The first quarter of 2008 was bad news for those saving for their retirement with insurance policies. These whole life policies, known in Israel as "executive insurance policies" (Bituach Menahlim), showed an average negative return of 5.4% for the first three months of the year.
The five large insurance companies manage NIS 77 billion of such savings for the public, and their total value dropped NIS 4.5 billion in the quarter. The Phoenix showed the worst results of the five: -6.56%. The least bad results among the big 5 were posted by Harel Insurance, at "only" -4.76%. Harel manages about NIS 10 billion in participatory policies, where the company shares its profits (or losses) with policyholders.
The five big insurers - Phoenix, Clal, Migdal, Harel and Menorah-Mivtachim - charged their customers a total of NIS 1.1 billion in management fees for 2007. Most of the companies' revenues come from their management fees for these participatory policies. The fees are divided in two: a fixed fee of 0.6% of the total amount invested in the policy, and a variable fee of 15% of the profits returned by the invested funds. However, when the returns are negative, as in the first quarter of this year, the comapny does not charge this 15%. Of course, they also do not reimburse any part of these fees to customers when they lose money.
 |
Advertisement |
|
Three smaller insurance companies - Eliyahu, Ayalon and ILDC - showed results that were not as poor as their larger competitors but still quite negative: losses of 4.07% on average for the quarter. The three companies combined manage NIS 2.5 billion in retirement savings. The figures refer to the main channel of life insurance policy savings, known as the Keren Yod funds. Other, much smaller investment channels showed slightly better, but still very negative results of -4.2% to -5.5%.
Customers suffered not only from the poor returns, but also from the high management fees. The numbers for 2007 show the large insurers charged customers from 1.6%, Harel, of total savings for the year, to 1.9%, Menorah and the Phoenix.
A big change for consumers came last month. Now the insurance companies must publish, on the treasury's Web site, details of their fees. Until now, we knew the companies charged a lot but now we can actually know just how expensive they really are. The companies charge the fixed fees, the variable fees and also take another large chunk out of the monthly premiums paid.
These life insurance policies are really packages made up of a number of components: retirement savings, pure risk life insurance covering death, and disability insurance. The total fees come out of the package, and each component has its own profitablility for the companies.

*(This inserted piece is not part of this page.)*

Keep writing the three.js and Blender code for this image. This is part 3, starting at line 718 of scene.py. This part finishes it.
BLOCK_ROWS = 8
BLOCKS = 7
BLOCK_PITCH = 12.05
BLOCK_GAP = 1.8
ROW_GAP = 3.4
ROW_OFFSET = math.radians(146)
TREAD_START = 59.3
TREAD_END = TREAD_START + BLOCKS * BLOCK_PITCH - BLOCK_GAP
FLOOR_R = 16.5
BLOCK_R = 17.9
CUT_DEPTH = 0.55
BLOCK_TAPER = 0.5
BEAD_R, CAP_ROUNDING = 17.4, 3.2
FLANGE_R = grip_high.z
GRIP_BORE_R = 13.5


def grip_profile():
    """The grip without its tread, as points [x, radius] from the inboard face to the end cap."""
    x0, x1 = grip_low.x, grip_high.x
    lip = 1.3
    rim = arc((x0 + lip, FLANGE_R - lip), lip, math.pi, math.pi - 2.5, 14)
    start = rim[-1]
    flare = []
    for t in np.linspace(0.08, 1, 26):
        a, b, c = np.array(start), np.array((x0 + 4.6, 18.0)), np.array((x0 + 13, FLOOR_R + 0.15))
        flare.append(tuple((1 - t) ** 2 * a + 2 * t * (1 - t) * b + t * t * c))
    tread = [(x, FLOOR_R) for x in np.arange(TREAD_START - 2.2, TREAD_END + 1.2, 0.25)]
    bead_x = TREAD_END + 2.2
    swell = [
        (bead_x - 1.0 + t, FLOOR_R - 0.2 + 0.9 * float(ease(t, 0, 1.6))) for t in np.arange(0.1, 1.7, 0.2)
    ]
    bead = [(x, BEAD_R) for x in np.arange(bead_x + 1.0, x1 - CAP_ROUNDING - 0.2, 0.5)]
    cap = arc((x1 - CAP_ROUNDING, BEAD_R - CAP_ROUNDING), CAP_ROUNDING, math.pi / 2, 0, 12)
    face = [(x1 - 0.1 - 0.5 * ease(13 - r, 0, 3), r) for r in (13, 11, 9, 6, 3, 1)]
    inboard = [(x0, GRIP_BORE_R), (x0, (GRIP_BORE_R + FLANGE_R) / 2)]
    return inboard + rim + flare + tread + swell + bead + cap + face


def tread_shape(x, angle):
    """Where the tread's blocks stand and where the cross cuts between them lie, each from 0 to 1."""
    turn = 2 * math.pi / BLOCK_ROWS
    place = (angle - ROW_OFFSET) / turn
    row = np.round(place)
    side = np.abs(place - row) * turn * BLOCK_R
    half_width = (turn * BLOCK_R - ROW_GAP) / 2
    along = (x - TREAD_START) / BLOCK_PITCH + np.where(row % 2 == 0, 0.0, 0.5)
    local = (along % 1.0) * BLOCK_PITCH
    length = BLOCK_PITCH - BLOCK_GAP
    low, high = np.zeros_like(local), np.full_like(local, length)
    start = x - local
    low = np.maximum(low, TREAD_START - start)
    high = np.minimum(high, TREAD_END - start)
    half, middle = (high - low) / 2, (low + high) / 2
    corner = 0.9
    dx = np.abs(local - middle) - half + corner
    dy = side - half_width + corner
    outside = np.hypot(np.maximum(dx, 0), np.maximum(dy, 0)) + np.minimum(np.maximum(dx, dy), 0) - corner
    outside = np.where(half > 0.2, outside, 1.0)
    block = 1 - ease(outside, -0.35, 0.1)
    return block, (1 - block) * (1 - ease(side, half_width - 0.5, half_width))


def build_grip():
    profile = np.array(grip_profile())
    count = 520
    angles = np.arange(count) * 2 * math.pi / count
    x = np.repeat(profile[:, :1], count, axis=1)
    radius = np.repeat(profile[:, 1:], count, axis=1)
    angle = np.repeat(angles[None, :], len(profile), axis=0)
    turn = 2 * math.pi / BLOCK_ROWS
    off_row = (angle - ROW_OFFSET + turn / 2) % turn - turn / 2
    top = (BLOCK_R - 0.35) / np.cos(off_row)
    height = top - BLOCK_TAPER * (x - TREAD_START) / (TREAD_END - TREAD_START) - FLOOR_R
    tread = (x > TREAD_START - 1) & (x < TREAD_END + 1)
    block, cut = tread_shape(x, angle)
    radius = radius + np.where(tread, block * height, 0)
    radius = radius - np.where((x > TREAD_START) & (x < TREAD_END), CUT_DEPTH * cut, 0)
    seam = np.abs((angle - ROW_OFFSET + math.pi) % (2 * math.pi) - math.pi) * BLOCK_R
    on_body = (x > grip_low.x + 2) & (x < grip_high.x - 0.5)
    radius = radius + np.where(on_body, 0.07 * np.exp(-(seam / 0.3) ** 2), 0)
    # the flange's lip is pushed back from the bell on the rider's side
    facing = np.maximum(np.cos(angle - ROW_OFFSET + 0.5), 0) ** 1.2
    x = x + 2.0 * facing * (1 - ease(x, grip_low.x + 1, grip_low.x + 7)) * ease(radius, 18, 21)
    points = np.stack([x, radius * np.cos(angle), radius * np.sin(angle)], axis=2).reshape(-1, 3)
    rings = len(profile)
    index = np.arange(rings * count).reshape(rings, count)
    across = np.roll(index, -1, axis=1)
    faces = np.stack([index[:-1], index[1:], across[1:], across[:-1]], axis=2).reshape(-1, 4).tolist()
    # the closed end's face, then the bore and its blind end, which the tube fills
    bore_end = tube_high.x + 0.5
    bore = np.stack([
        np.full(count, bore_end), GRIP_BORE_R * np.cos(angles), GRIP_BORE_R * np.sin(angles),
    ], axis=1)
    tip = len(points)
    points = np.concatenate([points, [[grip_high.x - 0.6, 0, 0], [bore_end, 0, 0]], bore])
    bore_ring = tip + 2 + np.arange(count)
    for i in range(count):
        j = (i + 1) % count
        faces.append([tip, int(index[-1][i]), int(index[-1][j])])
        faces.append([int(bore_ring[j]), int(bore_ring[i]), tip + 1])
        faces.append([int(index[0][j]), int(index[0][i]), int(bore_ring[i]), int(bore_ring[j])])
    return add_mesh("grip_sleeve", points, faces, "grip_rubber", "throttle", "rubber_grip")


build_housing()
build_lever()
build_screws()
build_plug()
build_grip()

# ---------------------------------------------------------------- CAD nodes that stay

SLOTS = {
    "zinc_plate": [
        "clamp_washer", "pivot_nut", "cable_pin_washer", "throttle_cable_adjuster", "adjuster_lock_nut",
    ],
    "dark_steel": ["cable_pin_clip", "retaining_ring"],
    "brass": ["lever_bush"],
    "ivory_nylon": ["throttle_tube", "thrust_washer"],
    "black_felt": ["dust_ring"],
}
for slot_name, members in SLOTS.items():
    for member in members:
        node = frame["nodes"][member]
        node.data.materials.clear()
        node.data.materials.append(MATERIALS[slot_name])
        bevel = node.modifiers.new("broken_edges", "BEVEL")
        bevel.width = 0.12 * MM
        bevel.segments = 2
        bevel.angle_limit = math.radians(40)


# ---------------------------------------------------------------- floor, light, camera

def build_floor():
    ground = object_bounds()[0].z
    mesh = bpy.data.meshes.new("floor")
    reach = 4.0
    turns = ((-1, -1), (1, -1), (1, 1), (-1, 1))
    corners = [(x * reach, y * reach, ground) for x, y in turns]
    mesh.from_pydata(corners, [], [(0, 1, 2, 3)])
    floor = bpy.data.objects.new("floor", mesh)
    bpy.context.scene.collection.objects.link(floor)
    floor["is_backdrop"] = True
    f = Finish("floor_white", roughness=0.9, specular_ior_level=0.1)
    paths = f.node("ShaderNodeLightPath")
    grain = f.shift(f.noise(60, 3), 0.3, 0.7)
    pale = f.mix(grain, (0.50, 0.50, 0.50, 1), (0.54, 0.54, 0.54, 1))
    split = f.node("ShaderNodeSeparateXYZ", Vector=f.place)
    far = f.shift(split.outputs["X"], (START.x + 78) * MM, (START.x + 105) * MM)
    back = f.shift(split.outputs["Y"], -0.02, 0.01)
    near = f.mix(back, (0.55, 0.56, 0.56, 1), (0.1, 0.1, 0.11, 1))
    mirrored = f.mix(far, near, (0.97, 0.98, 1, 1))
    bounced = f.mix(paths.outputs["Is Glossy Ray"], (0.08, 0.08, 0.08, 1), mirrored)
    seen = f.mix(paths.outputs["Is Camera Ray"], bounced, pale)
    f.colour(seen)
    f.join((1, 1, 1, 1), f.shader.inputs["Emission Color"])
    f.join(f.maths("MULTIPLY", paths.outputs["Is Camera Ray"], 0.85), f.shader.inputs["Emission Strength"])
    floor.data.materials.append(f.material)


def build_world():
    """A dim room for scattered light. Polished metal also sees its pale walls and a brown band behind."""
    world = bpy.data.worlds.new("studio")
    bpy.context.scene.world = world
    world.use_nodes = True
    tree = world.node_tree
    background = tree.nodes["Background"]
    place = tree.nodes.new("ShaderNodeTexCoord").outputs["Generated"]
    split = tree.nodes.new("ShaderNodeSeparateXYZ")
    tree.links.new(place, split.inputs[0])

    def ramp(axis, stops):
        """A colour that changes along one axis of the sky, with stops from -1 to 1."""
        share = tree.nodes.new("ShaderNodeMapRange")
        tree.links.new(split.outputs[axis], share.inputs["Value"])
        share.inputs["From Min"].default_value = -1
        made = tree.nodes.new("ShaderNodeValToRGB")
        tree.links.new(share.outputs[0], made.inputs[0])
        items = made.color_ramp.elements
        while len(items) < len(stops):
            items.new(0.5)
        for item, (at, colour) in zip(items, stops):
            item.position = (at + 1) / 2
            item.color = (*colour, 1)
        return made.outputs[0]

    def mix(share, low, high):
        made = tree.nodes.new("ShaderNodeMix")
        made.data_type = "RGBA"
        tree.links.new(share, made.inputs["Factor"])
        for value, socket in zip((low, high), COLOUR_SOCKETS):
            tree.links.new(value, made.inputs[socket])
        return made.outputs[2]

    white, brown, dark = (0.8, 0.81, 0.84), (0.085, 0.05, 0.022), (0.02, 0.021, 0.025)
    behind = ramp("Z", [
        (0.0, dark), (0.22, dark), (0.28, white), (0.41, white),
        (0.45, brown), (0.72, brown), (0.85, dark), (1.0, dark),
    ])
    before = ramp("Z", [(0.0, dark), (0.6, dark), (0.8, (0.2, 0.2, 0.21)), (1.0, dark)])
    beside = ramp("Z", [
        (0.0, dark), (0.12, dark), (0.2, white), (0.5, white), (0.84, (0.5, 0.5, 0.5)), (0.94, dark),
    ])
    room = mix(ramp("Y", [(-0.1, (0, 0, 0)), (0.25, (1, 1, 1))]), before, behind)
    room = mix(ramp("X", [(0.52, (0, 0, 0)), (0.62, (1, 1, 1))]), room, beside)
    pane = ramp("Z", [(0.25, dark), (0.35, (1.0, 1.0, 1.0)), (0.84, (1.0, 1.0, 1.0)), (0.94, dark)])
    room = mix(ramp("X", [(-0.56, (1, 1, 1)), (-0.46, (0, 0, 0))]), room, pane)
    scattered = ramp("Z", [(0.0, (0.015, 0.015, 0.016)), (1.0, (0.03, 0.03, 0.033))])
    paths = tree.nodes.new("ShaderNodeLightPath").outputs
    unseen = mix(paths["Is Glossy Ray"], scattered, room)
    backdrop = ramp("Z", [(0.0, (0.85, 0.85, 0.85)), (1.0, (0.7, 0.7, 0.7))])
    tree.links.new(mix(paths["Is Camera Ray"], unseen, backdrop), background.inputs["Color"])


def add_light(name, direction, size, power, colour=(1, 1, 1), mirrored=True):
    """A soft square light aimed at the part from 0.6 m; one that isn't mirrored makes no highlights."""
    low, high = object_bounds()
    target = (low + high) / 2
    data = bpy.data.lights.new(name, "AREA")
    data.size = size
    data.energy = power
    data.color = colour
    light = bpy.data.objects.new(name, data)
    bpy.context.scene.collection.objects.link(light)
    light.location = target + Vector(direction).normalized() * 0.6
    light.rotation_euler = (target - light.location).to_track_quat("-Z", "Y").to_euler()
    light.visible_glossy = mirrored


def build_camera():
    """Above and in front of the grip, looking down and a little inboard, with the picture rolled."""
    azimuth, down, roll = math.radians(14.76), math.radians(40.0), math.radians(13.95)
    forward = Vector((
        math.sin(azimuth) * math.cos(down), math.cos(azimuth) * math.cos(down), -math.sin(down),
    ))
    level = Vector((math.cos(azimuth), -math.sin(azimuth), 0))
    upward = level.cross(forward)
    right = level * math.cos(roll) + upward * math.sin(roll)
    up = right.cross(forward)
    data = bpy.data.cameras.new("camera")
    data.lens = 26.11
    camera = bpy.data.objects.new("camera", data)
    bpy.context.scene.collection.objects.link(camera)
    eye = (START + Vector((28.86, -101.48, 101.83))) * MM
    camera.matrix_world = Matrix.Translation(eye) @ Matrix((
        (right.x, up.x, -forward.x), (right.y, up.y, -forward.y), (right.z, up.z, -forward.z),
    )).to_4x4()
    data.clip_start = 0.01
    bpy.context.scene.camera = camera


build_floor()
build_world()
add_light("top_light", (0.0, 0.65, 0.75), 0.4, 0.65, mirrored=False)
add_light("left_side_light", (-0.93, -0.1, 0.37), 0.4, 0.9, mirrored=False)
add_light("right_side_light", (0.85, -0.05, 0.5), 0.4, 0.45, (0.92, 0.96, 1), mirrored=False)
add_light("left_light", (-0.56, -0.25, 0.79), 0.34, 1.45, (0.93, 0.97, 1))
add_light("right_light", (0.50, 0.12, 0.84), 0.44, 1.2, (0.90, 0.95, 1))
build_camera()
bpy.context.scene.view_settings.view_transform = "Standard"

The hope for consumers is when the the new rules allowing the transfer of pension savings monies between various companies and retirement investment vehicles starts at the beginning of 2009, fees may go down. Next year the public will be allowed to freely switch among different types of retirement accounts: pension plans, provident funds and life insurance. Fees charged by the insurance companies are significantly higher than those of pension or provident funds.